I encountered some difficulties with creating and deploying the MVP for the app I wanted to build, mostly coming from the deployment side of things, and I wanted to learn what was possible for Docker on AWS before I prematurely optimized for any one system design. This book proved to me that I only had a surface-level understanding of AWS, and helped take my skills to the next level.

Some of the things I've learned were:

  • CloudFormation is king in AWS-land. This book gave me my first serious look at CloudFormation, and I've got to say I've really enjoyed learning infrastructure-as-code. It's so nice to be able to declaratively define stateful resources and get the same results time after time. CloudFormation is also nice because it ties very well with AWS's native tooling, and you can find all kinds of CloudFormation tutorials online. It's actually not that hard to learn.

    If you're interested in DevOps, definitely learn a platform like Terraform or CloudFormation, it'll improve your life quite a bit.

  • Security is a whole ball game. really appreciate how Justin defines highly granular AWS IAM roles for pretty much every resource. It gives me confidence that this custom ECS stack can remain secure in production environments.

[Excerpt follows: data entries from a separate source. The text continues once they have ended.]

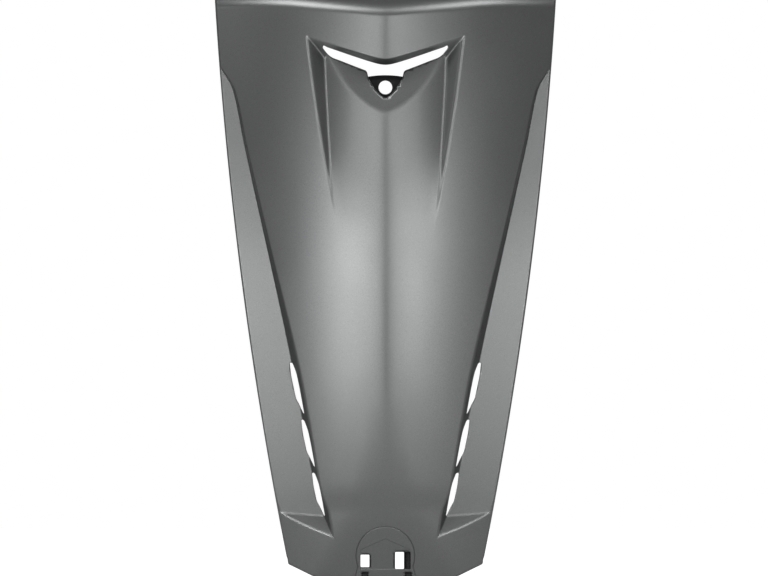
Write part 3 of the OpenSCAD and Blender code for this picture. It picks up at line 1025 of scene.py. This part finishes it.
def bumped(tree, shader, height, strength):
    bump = tree.nodes.new("ShaderNodeBump")
    bump.inputs["Strength"].default_value = strength
    bump.inputs["Distance"].default_value = GRAIN_D
    tree.links.new(height, bump.inputs["Height"])
    tree.links.new(bump.outputs["Normal"], shader.inputs["Normal"])


def satin_paint():
    """Grey paint with fine metal flakes and a faint orange peel."""
    material, tree, shader = node_material("satin_grey_paint")
    place = tree.nodes.new("ShaderNodeTexCoord")
    flake = ranged(tree, noise(tree, place, scale=1400.0, detail=1.0), 0.0, 1.0)
    cloud = ranged(tree, noise(tree, place, scale=14.0, detail=3.0), 0.31, 0.34)
    colour = mixed(tree, flake, (0.300, 0.306, 0.306), (0.362, 0.368, 0.368))
    tree.links.new(colour, shader.inputs["Base Color"])
    tree.links.new(cloud, shader.inputs["Roughness"])
    shader.inputs["Metallic"].default_value = 0.96
    shader.inputs["Specular IOR Level"].default_value = 0.5
    bumped(tree, shader, noise(tree, place, scale=420.0, detail=2.0), 0.12)
    return material


def bare_plastic():
    """Unpainted black plastic with a fine grain."""
    material, tree, shader = node_material("bare_black_plastic")
    place = tree.nodes.new("ShaderNodeTexCoord")
    grain = noise(tree, place, scale=900.0, detail=3.0, rough=0.6)
    flow = ranged(tree, noise(tree, place, scale=22.0, detail=2.0), 0.0, 1.0)
    colour = mixed(tree, flow, (0.012, 0.012, 0.012), (0.020, 0.020, 0.019))
    tree.links.new(colour, shader.inputs["Base Color"])
    tree.links.new(ranged(tree, grain, 0.50, 0.64), shader.inputs["Roughness"])
    bumped(tree, shader, grain, 0.25)
    return material


mesh.materials.append(satin_paint())
mesh.materials.append(bare_plastic())
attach(panel, "root")
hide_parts("front_panel")

# Camera: straight on, far off and with a long lens
CAMERA_GAP = 12.0
CAMERA_X = -0.00133
CAMERA_Y = -0.03 - CAMERA_GAP
CAMERA_Z = -0.1905
VIEW_W = 0.7277
SENSOR_W = 36.0
camera_data = bpy.data.cameras.new("camera")
camera_data.sensor_width = SENSOR_W
camera_data.lens = SENSOR_W * CAMERA_GAP / VIEW_W
camera_data.clip_end = 50.0
camera = bpy.data.objects.new("camera", camera_data)
camera.location = (CAMERA_X, CAMERA_Y, CAMERA_Z)
camera.rotation_euler = (math.radians(90.0), 0.0, 0.0)
bpy.context.scene.collection.objects.link(camera)
bpy.context.scene.camera = camera

# Floor: pale, and close to white where the camera sees it
FLOOR_HALF = 3.0
FLOOR_DROP = 0.0005
FLOOR_Z = FOOT_Z * MM - FLOOR_DROP
FLOOR_GREY = 0.8
FLOOR_GLOW = 0.96
CORNERS = [(-1, -1), (1, -1), (1, 1), (-1, 1)]


def pale_floor():
    material, tree, shader = node_material("pale_floor")
    shader.inputs["Base Color"].default_value = (FLOOR_GREY, FLOOR_GREY, FLOOR_GREY, 1.0)
    shader.inputs["Roughness"].default_value = 0.9
    shader.inputs["Specular IOR Level"].default_value = 0.1
    shader.inputs["Emission Color"].default_value = (1.0, 1.0, 1.0, 1.0)
    path = tree.nodes.new("ShaderNodeLightPath")
    level = tree.nodes.new("ShaderNodeMath")
    level.operation = "MULTIPLY"
    level.inputs[1].default_value = FLOOR_GLOW
    tree.links.new(path.outputs["Is Camera Ray"], level.inputs[0])
    tree.links.new(level.outputs[0], shader.inputs["Emission Strength"])
    return material


floor_mesh = bpy.data.meshes.new("floor")
floor_mesh.from_pydata([(a * FLOOR_HALF, b * FLOOR_HALF, FLOOR_Z) for a, b in CORNERS], [], [(0, 1, 2, 3)])
floor_mesh.materials.append(pale_floor())
floor = bpy.data.objects.new("floor", floor_mesh)
bpy.context.scene.collection.objects.link(floor)

# World: white to the camera, a dim studio to everything else
STUDIO_LEVEL = 0.16


def studio_world():
    world = bpy.data.worlds.new("studio")
    world.use_nodes = True
    tree = world.node_tree
    sky = tree.nodes["Background"]
    sky.inputs["Color"].default_value = (1.0, 1.0, 1.0, 1.0)
    path = tree.nodes.new("ShaderNodeLightPath")
    level = tree.nodes.new("ShaderNodeMapRange")
    level.inputs["To Min"].default_value = STUDIO_LEVEL
    level.inputs["To Max"].default_value = 1.0
    tree.links.new(path.outputs["Is Camera Ray"], level.inputs["Value"])
    tree.links.new(level.outputs["Result"], sky.inputs["Strength"])
    return world


bpy.context.scene.world = studio_world()

# Lamps: strips in front on both sides of the keel, and two overhead for what faces upwards
MIDDLE = (0.0, -0.03, -0.2)
LAMP_GAP = 2.5
OVERHEAD_X = 0.80
OVERHEAD_Y = -0.85
OVERHEAD_Z = 2.10
OVERHEAD_SIZE = (0.9, 0.9)


def lamp(name, at, size, power):
    """A soft lamp that looks at the middle of the panel."""
    data = bpy.data.lights.new(name, "AREA")
    data.shape = "RECTANGLE"
    data.size, data.size_y = size
    data.energy = power
    item = bpy.data.objects.new(name, data)
    item.location = at
    item.rotation_euler = (Vector(MIDDLE) - Vector(at)).to_track_quat("-Z", "Y").to_euler()
    bpy.context.scene.collection.objects.link(item)


def stand(name, side, height, size, power):
    """A lamp on a stand, side degrees round from the front, height metres above the screw hole."""
    angle = math.radians(side)
    at = (LAMP_GAP * math.sin(angle), MIDDLE[1] - LAMP_GAP * math.cos(angle), height)
    lamp(name, at, size, power)


def overhead(name, x, power):
    lamp(name, (x, OVERHEAD_Y, OVERHEAD_Z), OVERHEAD_SIZE, power)


stand("left_strip", -18.5, 0.0, (0.45, 0.9), 2.2)
stand("left_strip_low", -21.0, -0.15, (0.25, 0.6), 2.2)
stand("left_strip_high", -13.0, 1.0, (0.35, 0.65), 2.2)
stand("left_middle", -9.0, 0.0, (0.3, 0.9), 1.0)
stand("left_side", -60.0, 1.0, (1.0, 0.8), 0.9)
stand("right_strip", 17.0, 0.0, (0.35, 0.9), 3.7)
stand("right_wide", 24.0, 0.05, (0.9, 0.5), 0.6)
stand("right_strip_high", 12.0, 1.0, (0.3, 0.65), 1.8)
overhead("overhead_left", -OVERHEAD_X, 8.5)
overhead("overhead_right", OVERHEAD_X, 6.0)

bpy.context.scene.view_settings.view_transform = "Standard"
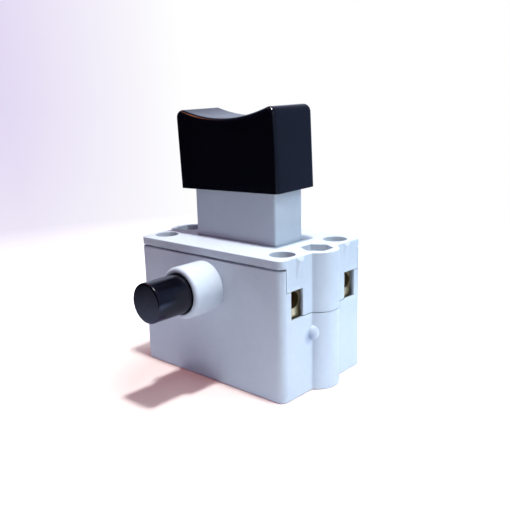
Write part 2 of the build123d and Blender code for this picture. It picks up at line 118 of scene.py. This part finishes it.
# ---- Floor: pale, warm to the camera in shadow, and white away from the object ----
FLOOR_WIDTH = 6.0
FLOOR_DROP = 0.02 * MM
FLOOR_COLOUR = (0.80, 0.79, 0.80)
FLOOR_SPECK_COLOUR = (0.77, 0.76, 0.77)
FLOOR_SPECK_SIZE = 0.5 * MM
FLOOR_WARM_COLOUR = (0.78, 0.69, 0.65)
FLOOR_WARM_SHARE = 0.9
FLOOR_GLOSS_COLOUR = (0.30, 0.34, 0.60)
# A painted warm glow on the floor near the object, which lifts and warms its shadow.
FLOOR_GLOW_COLOUR = (0.100, 0.010, 0.0)
FLOOR_ROUGHNESS = 0.6
FLOOR_FADE_CENTRE = (0.004, -0.012, 0)
FLOOR_FADE_REACH = (0.020, 0.055)
FLOOR_DARK_REACH = (0.08, 0.20)
FLOOR_SIDE_CENTRE = (0.10, -0.10, 0)
FLOOR_SIDE_START = 0.07

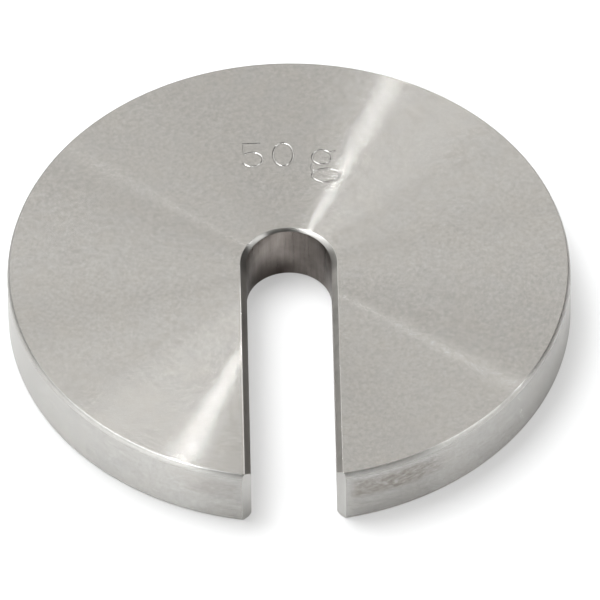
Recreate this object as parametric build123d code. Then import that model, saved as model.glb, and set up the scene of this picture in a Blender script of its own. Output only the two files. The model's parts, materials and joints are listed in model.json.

What I didn't expect was how much security definitions tie into CloudFormation resource declaration.

    I chose CloudFormation over Terraform partially because I guessed AWS Support would be more familiar with CloudFormation issues, and because I figured CloudFormation would expose the "bare-metal" guts of AWS better than something that required non-native connectors, but now I'm also glad I chose CloudFormation because it's easy to orchestrate resources securely.

    I can see how DevOps is on the frontlines of securing stacks, not just in the IAM sphere, but also in adding resources. Things like adding a reverse proxy and NAT traversal are core to ensuring security best practices, and things I need to learn to do better.

  • ECS provides a great balance between resource transparency and resource automation. I didn't like Elastic Beanstalk as much as I enjoyed learning about Elastic Container Service, because with ECS you get the actual underlying EC2 system logs. You can also define resources at different layers in order to maximize resource utilization; Justin even has a section on understanding ECS autoscaling. However, you can also define rolling deloyments, and CI/CD pipelines on top of that / those EC2 instances, so once your infrastructure is how you like it, you don't really need to touch it anymore. You get the agency to move in the direction you want.

    I think one thing that might be tricky is EC2 autoscaling along with ECS autoscaling, but that's a bridge I'll personally cross later. I really like the idea of having just one EC2 instance that has everything, it moves in the direction of a unified binary.

Some things I didn't like about the book were:

  • The attachment to AWS Lambda for defining custom CloudFormation resources. I'm sure it scales a lot better, and Lambda is really nice when it works with CloudWatch, but there's no analogue for Lambda locally (maybe Firecracker as a functions-as-a-service platform), and Lambda is...I've found Lambda difficult to work with.

    Whether that's because CloudFormation stacks, when deployed without prior creation, automatically roll back upon failure deleting the associated CloudWatch logs, or because you have no visibility into the Lambda runtime (besides python3.7 or what-not), or because Lambda resources in the book are defined inline vs. a separate Python file that might indicate issues locally before remote deployment, or because Lambda methods issue SIGINT upon Python warnings, or because I'm just not that good at Lambda at the moment, I'm not sure. I do prefer servers, and I think this book outlined the tradeoffs more specifically but didn't change the game in that regards.

    I don't think this is a deal breaker, though. I wonder whether you could deploy an ECS task definition in order to execute a database migration, vs. a Lambda custom resource. A task definition could wrap a short-lived Docker container instance, or even a Docker stage if possible, which would mimic Docker Compose more closely.

  • The CloudFormation stacks become ever more unwieldy to manage the larger they grow. I get that production-grade CloudFormation stacks are much more complicated than the ones described in this book, but I'm also guessing they have much more extensive validation and custom support within companies. Not only can you define CI/CD pipelines using CloudFormation, you can deploy a CI/CD pipeline to validate CloudFormation templates. That kind of customization is out of scope for a book, but I think it may affect the reader's understanding and appreciation of CloudFormation.

    For example, I had immense difficulty with the AWS Secrets Manager, likely because at time of writing, AWS::SecretsManager::Secret wasn't a defined resource within CloudFormation, and secrets may have had to be pre-created and tied into CloudFormation via AWS Lambda. This change threw me off, and I encountered significant CloudFormation stabilization issues, where the only error I would get is a timeout after an hour.

    Typing into the above, I also had latency issues with deploying resources that would stabilize after different periods of time. For example, EC2 instances are easy to create, while RDS instances are much more expensive. I didn't know how to recover from ROLLBACK_COMPLETE states, so I ended up deleting the entire CloudFormation stack. This made my iteration cycles quite long.

    In a later update, I might like to see nested or separate CloudFormation templates with common configuration files, in order to separate deployments of resources by deployment time, and to continue practicing examples even if all resources can't be stood up for some reason.

Overall, this book is great, and I'll definitely keep referring to it as I build out my app. I would say it's the best DevOps book I've read, but I haven't read too many DevOps books, and so I would say that doesn't mean much. It does make DevOps approachable and demonstrable to software engineers from other backgrounds, and I think that might just be higher praise.